En effet, le risque d’attaques djihadistes est toujours à son maximum dans ce petit pays, qui fait partie de ce qu’on appelle le "triangle djihadiste", aux frontières du Mali, du Niger et du Burkina. Elles devraient donc intéresser bien au-delà des frontières du Burkina, avec des enjeux géopolitiques et de développement économique qui touchent toute la région, et même plus loin ; des enjeux qui concernent la gestion sécuritaire du Sahel, où sont déployées les forces françaises, et où la Belgique intervient également.

"Risques de fraudes"

Roch Marc Christian Kaboré, élu en 2015 brigue un second mandat, et fait face à 12 adversaires, dont Zéphirin Diabré, chef de file de l’opposition, et Eddie Komboïgo, candidat du parti de l’ex-président Blaise Compaoré, dont le régime tombé il y a six ans fait l’objet d’une nostalgie croissante.

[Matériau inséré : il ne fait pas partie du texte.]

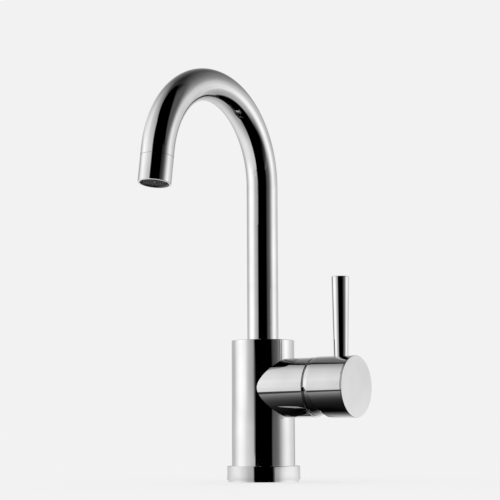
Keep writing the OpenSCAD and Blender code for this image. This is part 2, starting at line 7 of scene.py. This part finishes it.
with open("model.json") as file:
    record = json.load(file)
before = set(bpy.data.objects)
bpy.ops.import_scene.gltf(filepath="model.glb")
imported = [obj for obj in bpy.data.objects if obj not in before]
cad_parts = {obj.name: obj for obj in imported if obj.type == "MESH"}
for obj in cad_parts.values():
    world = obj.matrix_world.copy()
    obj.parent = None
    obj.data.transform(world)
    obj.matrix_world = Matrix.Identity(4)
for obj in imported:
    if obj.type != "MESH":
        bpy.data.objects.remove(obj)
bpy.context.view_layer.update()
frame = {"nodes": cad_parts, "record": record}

# Camera, fitted to the photograph: place in metres, turns in degrees, lens and sensor in millimetres
CAMERA_PLACE = Vector((0.63364, -0.98089, 0.03207))
CAMERA_AZIMUTH = 33.292
CAMERA_PITCH = 6.352
CAMERA_ROLL = -0.272
CAMERA_LENS = 119.82
SENSOR_WIDTH = 36.0
CLIP_END = 100.0

# Chrome: the gloss noise in waves per metre, the range of it that counts, and the plate's grey and roughness at
# both ends of that range; then the polishing wheel's waves per metre and their height in metres
GLOSS_SCALE = 55.0
GLOSS_RANGE = (0.3, 0.7)
CHROME_GREY = (0.60, 0.66)
CHROME_ROUGHNESS = (0.015, 0.045)
POLISH_SCALE = 38.0
POLISH_HEIGHT = 0.00002

# Turned metal: grain in waves per metre, its height in metres, and how far the roughness varies with it
TURNED_SCALE = 900.0
TURNED_HEIGHT = 0.00003
TURNED_VARIATION = 0.08

# Moulded plastic and rubber, and fired ceramic: the same, with a slow change of tone
TONE_SCALE = 90.0
MOULDED_SCALE = 1400.0
MOULDED_HEIGHT = 0.00002
MOULDED_VARIATION = 0.06
CERAMIC_SCALE = 2600.0
CERAMIC_HEIGHT = 0.000005

# Levels of light, where 1 is white: the background that shows, and the soft light on everything
BACKGROUND_LEVEL = 0.888
FILL_LEVEL = 1.03

# Floor: its rim in metres and the rim's sides, its grey, and the share of the plain background laid over its
# shading, which rises with the distance from the tap in metres
FLOOR_RADIUS = 12.0
FLOOR_SIDES = 96
FLOOR_GREY = 0.872
PLAIN_SHARES = (0.72, 1.0)
PLAIN_RANGE = (0.15, 1.0)

# Studio round the tap, in metres, with the dome's rows in degrees of height. Only the metal shows it, and the
# camera doesn't.
STUDIO_RADIUS = 1.6
STUDIO_SIDES = 180
DOME_HEIGHTS = [0.5 * k for k in range(6)] + [3.0 * k for k in range(1, 31)]
CARD_RADII = (0.001, 0.02, 0.1, 0.4, STUDIO_RADIUS)
CARD_HEIGHT = 0.0001
# The studio's maps count a full turn from 0 to 1, and the camera stands at this place in it
CAMERA_TURN = 0.5

# Levels of light are lists of (degrees from the camera towards the picture's right, level).
# The studio's wall: a large soft light on the left, a black flag round the camera, a narrow light on the right
WALL_LEVELS = [
    (-180, 0.80), (-145, 0.61), (-130, 0.74), (-122, 0.88), (-115, 1.17), (-100, 1.50), (-92, 1.58), (-85, 1.58),
    (-70, 1.37), (-56, 0.80), (-34, 0.50), (-30, 0.0), (29, 0.0), (34, 0.07), (50, 0.15), (57, 0.25), (64, 0.48),
    (80, 1.22), (88, 1.50), (93, 1.50), (100, 1.40), (112, 1.08), (147, 0.70), (180, 0.80),
]
# The foot of the wall
FOOT_LEVELS = [
    (-180, 0.62), (-155, 0.60), (-130, 0.79), (-100, 1.47), (-92, 1.50), (-78, 1.37), (-62, 1.01), (-32.8, 0.69),
    (-31, 0.05), (-29.5, 0.0), (29, 0.0), (33, 0.14), (50, 0.20), (57, 0.30), (80, 1.12), (90, 1.31), (98, 1.38),
    (125, 1.03), (140, 0.94), (150, 0.56), (180, 0.62),
]
# The upper wall and the ceiling
HIGH_LEVELS = [
    (-180, 1.15), (-162, 1.40), (-150, 1.60), (-138, 1.48), (-126, 1.36), (-102, 1.50), (-90, 1.44), (-54, 0.98),
    (-36, 0.80), (-30, 0.0), (48, 0.0), (66, 0.33), (78, 0.55), (86, 1.05), (93, 1.38), (102, 1.40), (138, 1.30),
    (150, 0.95), (162, 0.80), (180, 1.15),
]
# Heights in degrees between which the foot changes into the wall, and the wall into its upper part
FOOT_RANGE = (1.5, 4.0)
HIGH_RANGE = (22.0, 30.0)
# Least light on the right side, a dim grey by direction, and its share by height in degrees
GREY_LEVELS = [(-180, 0.0), (44, 0.0), (53, 0.13), (180, 0.13)]
GREY_SHARES = [(0, 0.0), (22, 0.0), (28, 1.0), (55, 1.0), (64, 0.75), (76, 0.05), (80, 0.0), (90, 0.0)]
# The black flag's left edge, in degrees, and how far it moves left for each degree over the height FLAG_BEND
FLAG_EDGE = (-37.0, -29.0)
FLAG_BEND = 50.0
FLAG_TURN = 1.2
# Share of the wall's light, by the height in degrees over the floor, on the left and on the right
LEFT_SHARES = [(0, 1.0), (28, 0.99), (36, 0.93), (43, 0.86), (54, 0.67), (64, 0.40), (70, 0.25), (78, 0.05), (90, 0.02)]
RIGHT_SHARES = [(0, 1.0), (14, 1.0), (23, 0.78), (33, 0.43), (41, 0.28), (51, 0.19), (60, 0.12), (78, 0.03)]
# How far the right side's shares hold instead of the left side's, by the direction
SIDE_SHARES = [
    (-180, 1.0), (-150, 1.0), (-138, 0.70), (-126, 0.35), (-110, 0.10), (-90, 0.0), (0, 0.0), (40, 1.0), (180, 1.0),
]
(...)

Alors que l’opposition redoute des "fraudes massives" du camp du président Roch Kaboré, favori pour sa réélection, un grand nombre d’électeurs, un cinquième selon les estimations, n’ont pas pu exprimer leurs votes. La commission électorale a en effet reconnu, durant la journée, qu’un "certain nombre de bureaux de vote" de l’élection présidentielle ont dû être fermés. "Il y a un certain nombre de bureaux de vote qui avaient ouvert dans l’Est et dans d’autres régions qui ont dû fermer en raison des menaces, a déclaré le président de la commission, Newton Ahmed Barry. Des individus ont interdit des populations de prendre part au vote".

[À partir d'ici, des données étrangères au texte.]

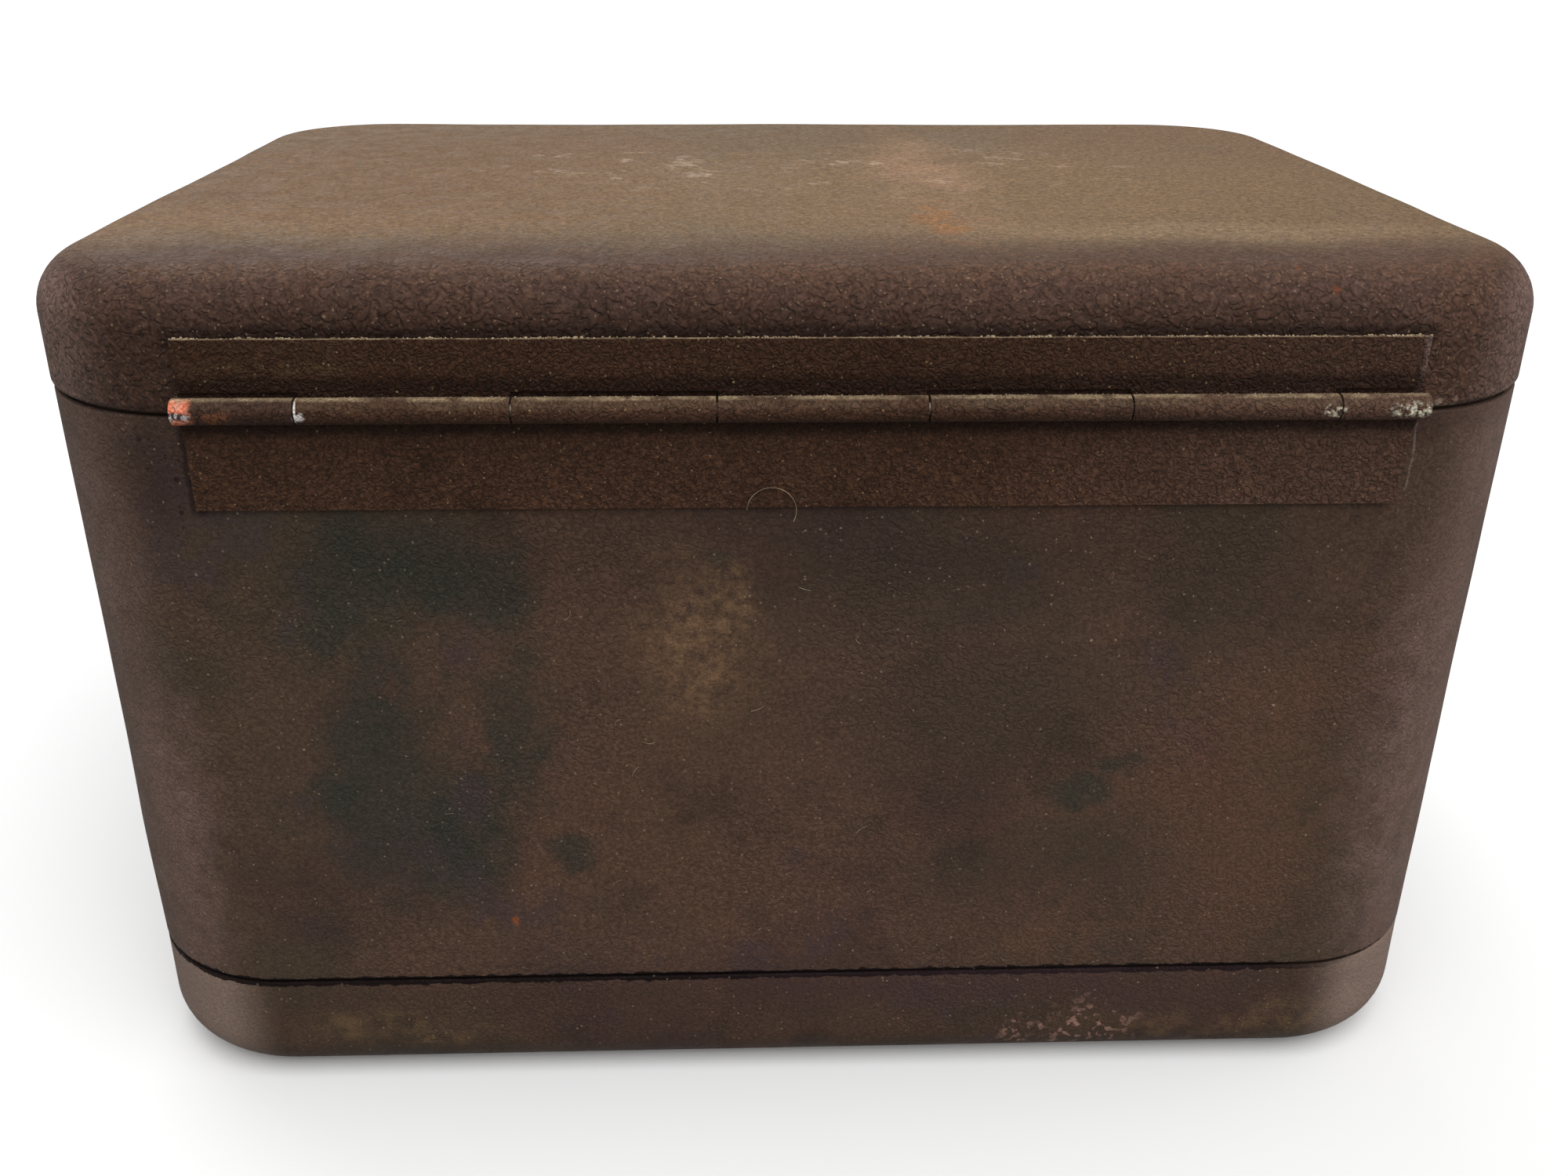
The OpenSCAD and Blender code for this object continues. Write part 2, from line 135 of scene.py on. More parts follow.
def distant_light(name, source, power, spread_deg):
    """A broad, soft light that comes from the direction of source."""
    data = bpy.data.lights.new(name, "SUN")
    data.energy = power
    data.angle = math.radians(spread_deg)
    light = bpy.data.objects.new(name, data)
    light.rotation_euler = Vector(source).to_track_quat("Z", "Y").to_euler()
    bpy.context.scene.collection.objects.link(light)


def make_lights():
    world = bpy.data.worlds.new("studio")
    bpy.context.scene.world = world
    world.use_nodes = True
    background = world.node_tree.nodes["Background"]
    background.inputs["Color"].default_value = (1, 1, 1, 1)
    background.inputs["Strength"].default_value = WORLD_STRENGTH
    distant_light("overhead", (-0.16, 0.36, 0.92), 2.7, 75)
    distant_light("rear_fill", (-0.2, 0.9, 0.35), 0.75, 60)
    distant_light("front_fill", (0.3, -0.7, 0.65), 0.9, 50)
    bpy.context.scene.view_settings.view_transform = "Standard"


# ---------- material building ----------

# Patches of wear on the hinge-side wall are centred at this y. Each patch reaches this far to
# both sides of the wall, or of the lid's top.
WALL_MM = 92
WALL_REACH_MM = 14
TOP_REACH_MM = 20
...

"Tout le monde ne pourra pas voter," explique Eric Kinda, porte-parole du mouvement du "Balai citoyen", issu de la société civile, qui regroupe syndicalistes, journalistes, juristes, professeurs, étudiants, et autres artistes est toujours très présent depuis 2014 et la campagne pour pousser au départ de l’ancien président Blaise Compaoré, au pouvoir depuis 27 ans. Ce mouvement réclame une bonne gouvernance politique et économique. "Ce sont des zones non sécurisées, des zones où il n’a pas été possible de délivrer les cartes d’électeurs, car il avait été impossible d’aller à la rencontre des populations. Et ce problème sécuritaire n’est toujours pas résolu. Tenir des élections là-bas, c’est mettre la vie des opérateurs du scrutin en danger, c’est mettre la vie des électeurs en danger, parce que les groupes djihadistes sont à l’affût".

Risques d’attaques djihadistes

Le risque d’attaques djihadistes avait été pointé par de nombreux observateurs. Déjà avant le début du scrutin, les autorités avaient annoncé que plusieurs régions seraient privées de vote, notamment certaines zones du nord et de l’est du pays, là où la présence de l’Etat est insuffisante, compensées pour le malheur des populations par les incursions incessantes des djihadistes, entraînant par ailleurs des violences intracommunautaires. Pays sahélien très pauvre, le Burkina vit ses heures les plus sombres depuis l’indépendance de 1960, s’enfonçant en effet depuis cinq ans dans une spirale de violences.

Les attaques des groupes djihadistes, dont certains sont affiliés à Al-Qaïda, d’autres à l’organisation Etat islamique, et la répression violente des forces de sécurité ont fait au moins 1200 morts, majoritairement des civils, et chassé de leurs foyers un million de personnes.

"Ces attaques s’étaient d’abord focalisées dans le nord du Burkina Faso, puis elles se sont étendues dans l’Est puis dans le centre, explique Claire Kupper, chargée de recherche au Groupe de recherche et d’information sur la paix et la sécurité (GRIP). Les attaques se portent essentiellement contre les forces armées et tout ce qui représente l’Etat, y compris les lieux de cultes. Elles ont aussi eu des incidences entre les communautés, par exemple entre les agriculteurs et les éleveurs. Et elles ciblent aussi les écoles, les professeurs, donc finalement tout le monde est touché, en juillet on avait cité le nombre de 2600 écoles fermées", sans compter donc le million de personnes déplacées à l’intérieur des frontières, vivant dans l’insécurité et le manque de nourriture.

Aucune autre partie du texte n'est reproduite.